** Start **

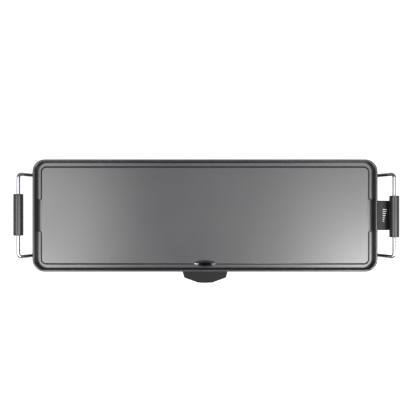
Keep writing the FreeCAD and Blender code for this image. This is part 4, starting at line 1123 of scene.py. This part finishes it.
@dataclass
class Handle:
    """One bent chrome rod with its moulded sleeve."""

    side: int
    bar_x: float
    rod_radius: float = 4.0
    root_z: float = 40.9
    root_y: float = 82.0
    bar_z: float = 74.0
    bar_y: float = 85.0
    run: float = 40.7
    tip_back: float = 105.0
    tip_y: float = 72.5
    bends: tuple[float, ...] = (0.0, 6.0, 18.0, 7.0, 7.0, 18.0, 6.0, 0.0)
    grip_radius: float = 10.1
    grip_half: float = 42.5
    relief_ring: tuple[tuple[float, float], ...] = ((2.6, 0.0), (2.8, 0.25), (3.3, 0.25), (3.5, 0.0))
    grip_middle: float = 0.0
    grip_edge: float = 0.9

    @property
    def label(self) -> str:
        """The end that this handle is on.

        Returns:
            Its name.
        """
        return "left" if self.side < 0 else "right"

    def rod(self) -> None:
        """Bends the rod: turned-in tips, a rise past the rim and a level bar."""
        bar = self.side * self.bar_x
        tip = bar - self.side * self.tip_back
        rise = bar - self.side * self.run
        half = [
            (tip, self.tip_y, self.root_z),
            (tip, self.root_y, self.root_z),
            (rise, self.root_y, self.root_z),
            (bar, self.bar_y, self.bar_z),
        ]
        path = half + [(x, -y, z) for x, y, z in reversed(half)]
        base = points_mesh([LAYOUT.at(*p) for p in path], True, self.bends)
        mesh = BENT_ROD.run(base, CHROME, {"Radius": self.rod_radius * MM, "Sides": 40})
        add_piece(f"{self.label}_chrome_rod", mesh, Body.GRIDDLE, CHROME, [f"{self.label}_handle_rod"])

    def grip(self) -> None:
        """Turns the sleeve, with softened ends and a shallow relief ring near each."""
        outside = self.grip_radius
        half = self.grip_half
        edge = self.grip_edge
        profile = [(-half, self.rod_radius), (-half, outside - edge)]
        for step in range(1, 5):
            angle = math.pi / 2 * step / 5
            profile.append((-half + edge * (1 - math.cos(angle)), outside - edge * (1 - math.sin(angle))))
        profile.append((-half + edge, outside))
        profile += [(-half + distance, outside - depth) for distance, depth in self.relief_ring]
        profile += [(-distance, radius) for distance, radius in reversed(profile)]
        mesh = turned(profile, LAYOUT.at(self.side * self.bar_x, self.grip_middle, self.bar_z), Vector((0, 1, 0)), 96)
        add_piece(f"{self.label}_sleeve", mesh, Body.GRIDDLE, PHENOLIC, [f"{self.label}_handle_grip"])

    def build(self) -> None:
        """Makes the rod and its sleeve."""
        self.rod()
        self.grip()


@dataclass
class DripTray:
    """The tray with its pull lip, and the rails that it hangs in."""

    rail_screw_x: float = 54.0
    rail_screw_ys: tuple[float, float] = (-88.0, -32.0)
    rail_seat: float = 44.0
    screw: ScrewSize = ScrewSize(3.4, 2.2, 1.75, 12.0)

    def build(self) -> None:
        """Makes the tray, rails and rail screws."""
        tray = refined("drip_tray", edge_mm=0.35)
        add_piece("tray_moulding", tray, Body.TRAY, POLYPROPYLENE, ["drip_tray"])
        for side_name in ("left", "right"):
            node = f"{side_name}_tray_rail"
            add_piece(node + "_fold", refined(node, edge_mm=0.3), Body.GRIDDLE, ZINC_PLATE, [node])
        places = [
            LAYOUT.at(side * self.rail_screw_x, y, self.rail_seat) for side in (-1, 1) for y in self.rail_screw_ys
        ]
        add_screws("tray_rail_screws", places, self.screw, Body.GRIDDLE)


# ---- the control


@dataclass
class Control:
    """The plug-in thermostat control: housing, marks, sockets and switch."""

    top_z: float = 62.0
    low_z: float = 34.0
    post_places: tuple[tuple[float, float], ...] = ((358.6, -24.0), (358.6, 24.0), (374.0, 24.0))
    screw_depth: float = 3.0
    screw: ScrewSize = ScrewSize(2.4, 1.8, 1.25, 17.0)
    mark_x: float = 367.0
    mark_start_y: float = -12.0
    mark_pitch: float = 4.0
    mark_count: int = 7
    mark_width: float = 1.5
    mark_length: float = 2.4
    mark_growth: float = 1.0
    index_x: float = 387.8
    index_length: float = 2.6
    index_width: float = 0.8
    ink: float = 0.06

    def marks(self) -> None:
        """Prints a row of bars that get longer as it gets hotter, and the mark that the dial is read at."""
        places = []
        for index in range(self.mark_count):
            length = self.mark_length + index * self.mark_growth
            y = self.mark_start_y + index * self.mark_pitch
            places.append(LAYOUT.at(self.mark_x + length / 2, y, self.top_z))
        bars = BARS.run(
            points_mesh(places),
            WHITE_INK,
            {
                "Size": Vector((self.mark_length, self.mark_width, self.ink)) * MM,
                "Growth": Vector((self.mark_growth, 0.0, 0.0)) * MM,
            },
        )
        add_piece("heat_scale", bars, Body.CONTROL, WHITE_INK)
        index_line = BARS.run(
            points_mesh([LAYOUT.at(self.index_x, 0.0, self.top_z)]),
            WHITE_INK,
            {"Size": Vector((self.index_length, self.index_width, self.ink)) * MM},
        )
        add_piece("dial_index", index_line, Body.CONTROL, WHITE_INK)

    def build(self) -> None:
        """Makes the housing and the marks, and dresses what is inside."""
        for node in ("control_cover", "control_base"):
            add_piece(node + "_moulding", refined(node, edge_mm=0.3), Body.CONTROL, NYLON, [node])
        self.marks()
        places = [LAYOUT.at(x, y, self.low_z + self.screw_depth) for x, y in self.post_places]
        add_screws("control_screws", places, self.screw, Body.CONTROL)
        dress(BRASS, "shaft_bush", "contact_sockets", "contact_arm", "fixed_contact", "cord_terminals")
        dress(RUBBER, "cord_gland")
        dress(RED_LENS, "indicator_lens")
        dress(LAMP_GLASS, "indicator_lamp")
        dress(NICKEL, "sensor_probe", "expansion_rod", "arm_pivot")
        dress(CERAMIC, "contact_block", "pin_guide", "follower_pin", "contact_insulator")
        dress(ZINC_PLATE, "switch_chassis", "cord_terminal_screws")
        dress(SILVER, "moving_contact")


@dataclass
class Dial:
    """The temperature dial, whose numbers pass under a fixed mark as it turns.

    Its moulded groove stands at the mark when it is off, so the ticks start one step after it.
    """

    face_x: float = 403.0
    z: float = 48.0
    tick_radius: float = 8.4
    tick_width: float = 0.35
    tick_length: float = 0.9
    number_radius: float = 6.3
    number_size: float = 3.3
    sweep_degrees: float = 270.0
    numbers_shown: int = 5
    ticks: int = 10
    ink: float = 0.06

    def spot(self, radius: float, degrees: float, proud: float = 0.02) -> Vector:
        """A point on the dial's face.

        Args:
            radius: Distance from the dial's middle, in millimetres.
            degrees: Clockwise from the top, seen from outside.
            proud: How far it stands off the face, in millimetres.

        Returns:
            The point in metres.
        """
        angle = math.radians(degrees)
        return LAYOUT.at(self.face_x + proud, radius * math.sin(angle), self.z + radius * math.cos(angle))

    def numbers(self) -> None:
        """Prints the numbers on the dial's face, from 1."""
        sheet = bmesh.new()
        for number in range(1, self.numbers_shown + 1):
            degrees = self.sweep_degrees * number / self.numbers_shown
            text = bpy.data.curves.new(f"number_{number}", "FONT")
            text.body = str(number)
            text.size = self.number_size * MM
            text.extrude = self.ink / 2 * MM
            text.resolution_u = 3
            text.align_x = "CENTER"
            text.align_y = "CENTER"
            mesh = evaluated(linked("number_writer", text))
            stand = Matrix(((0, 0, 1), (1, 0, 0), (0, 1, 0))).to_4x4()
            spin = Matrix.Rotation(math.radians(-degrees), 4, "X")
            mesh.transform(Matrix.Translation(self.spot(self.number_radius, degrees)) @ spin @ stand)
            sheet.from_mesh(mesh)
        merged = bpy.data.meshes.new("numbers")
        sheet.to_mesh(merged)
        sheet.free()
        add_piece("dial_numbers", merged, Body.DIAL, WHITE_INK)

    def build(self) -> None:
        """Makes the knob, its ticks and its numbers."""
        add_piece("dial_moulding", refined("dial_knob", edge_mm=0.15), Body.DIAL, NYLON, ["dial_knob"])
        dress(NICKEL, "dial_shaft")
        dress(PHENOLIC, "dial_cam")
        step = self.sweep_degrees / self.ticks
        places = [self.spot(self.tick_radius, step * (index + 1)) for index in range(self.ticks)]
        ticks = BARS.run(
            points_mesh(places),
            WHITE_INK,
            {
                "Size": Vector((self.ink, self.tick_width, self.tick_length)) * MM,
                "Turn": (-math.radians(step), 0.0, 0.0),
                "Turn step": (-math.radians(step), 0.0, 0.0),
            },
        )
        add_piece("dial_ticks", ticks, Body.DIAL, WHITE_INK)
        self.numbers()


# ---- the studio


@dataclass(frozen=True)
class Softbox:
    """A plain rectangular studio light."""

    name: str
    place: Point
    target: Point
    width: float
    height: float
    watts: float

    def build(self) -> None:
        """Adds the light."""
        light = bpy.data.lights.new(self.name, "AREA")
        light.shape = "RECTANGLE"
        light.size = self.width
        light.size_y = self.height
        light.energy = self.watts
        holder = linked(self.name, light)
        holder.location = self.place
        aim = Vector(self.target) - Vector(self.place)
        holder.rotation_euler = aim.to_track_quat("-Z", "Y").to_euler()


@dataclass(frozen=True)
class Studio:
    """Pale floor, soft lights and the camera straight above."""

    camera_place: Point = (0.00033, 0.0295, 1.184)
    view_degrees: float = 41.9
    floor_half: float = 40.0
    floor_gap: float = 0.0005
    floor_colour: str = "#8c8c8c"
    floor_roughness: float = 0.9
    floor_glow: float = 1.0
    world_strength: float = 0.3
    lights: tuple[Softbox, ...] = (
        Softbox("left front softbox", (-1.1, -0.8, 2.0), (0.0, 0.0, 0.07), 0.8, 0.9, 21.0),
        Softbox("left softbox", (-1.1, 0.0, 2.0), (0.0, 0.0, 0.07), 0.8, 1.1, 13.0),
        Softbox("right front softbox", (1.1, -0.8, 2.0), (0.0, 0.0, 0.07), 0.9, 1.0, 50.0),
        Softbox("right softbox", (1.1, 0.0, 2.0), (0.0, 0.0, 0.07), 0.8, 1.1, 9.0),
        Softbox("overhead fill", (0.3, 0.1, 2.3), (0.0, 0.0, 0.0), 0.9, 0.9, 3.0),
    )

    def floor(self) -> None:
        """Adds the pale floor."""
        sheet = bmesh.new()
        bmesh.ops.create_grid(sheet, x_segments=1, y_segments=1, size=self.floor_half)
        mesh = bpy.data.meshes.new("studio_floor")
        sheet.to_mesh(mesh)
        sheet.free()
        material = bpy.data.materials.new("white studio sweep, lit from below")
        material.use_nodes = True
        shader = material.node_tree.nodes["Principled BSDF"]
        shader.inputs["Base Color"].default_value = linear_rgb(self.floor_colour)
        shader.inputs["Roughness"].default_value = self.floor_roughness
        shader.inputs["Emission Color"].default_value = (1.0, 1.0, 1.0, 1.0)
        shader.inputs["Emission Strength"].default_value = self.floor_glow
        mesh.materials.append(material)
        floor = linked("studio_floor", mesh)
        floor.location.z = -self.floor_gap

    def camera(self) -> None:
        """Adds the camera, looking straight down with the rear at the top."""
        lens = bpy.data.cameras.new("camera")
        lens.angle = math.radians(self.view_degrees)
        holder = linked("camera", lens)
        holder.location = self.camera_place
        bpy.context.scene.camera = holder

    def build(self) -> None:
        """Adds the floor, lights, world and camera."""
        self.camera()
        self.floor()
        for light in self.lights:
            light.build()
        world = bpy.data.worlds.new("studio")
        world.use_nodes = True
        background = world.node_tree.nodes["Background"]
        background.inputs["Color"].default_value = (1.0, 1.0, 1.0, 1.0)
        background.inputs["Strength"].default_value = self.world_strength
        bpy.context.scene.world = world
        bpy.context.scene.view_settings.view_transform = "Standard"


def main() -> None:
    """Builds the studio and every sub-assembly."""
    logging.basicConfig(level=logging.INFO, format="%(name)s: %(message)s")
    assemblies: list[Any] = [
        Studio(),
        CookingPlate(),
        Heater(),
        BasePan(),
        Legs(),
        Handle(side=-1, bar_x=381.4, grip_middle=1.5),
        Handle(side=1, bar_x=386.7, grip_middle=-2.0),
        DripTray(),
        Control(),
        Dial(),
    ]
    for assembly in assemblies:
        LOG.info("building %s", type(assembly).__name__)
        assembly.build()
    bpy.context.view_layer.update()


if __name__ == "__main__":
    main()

** End **

DIRECTION: Include the first line, the line containing "grip_edge: float = 0.9", and every line between them, copied exactly from the material above; output no other line.

OUTPUT FOR THIS EXERCISE:
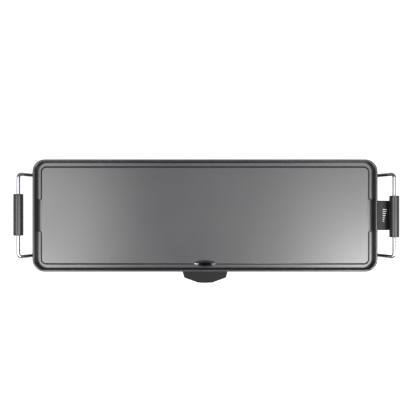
Keep writing the FreeCAD and Blender code for this image. This is part 4, starting at line 1123 of scene.py. This part finishes it.
@dataclass
class Handle:
    """One bent chrome rod with its moulded sleeve."""

    side: int
    bar_x: float
    rod_radius: float = 4.0
    root_z: float = 40.9
    root_y: float = 82.0
    bar_z: float = 74.0
    bar_y: float = 85.0
    run: float = 40.7
    tip_back: float = 105.0
    tip_y: float = 72.5
    bends: tuple[float, ...] = (0.0, 6.0, 18.0, 7.0, 7.0, 18.0, 6.0, 0.0)
    grip_radius: float = 10.1
    grip_half: float = 42.5
    relief_ring: tuple[tuple[float, float], ...] = ((2.6, 0.0), (2.8, 0.25), (3.3, 0.25), (3.5, 0.0))
    grip_middle: float = 0.0
    grip_edge: float = 0.9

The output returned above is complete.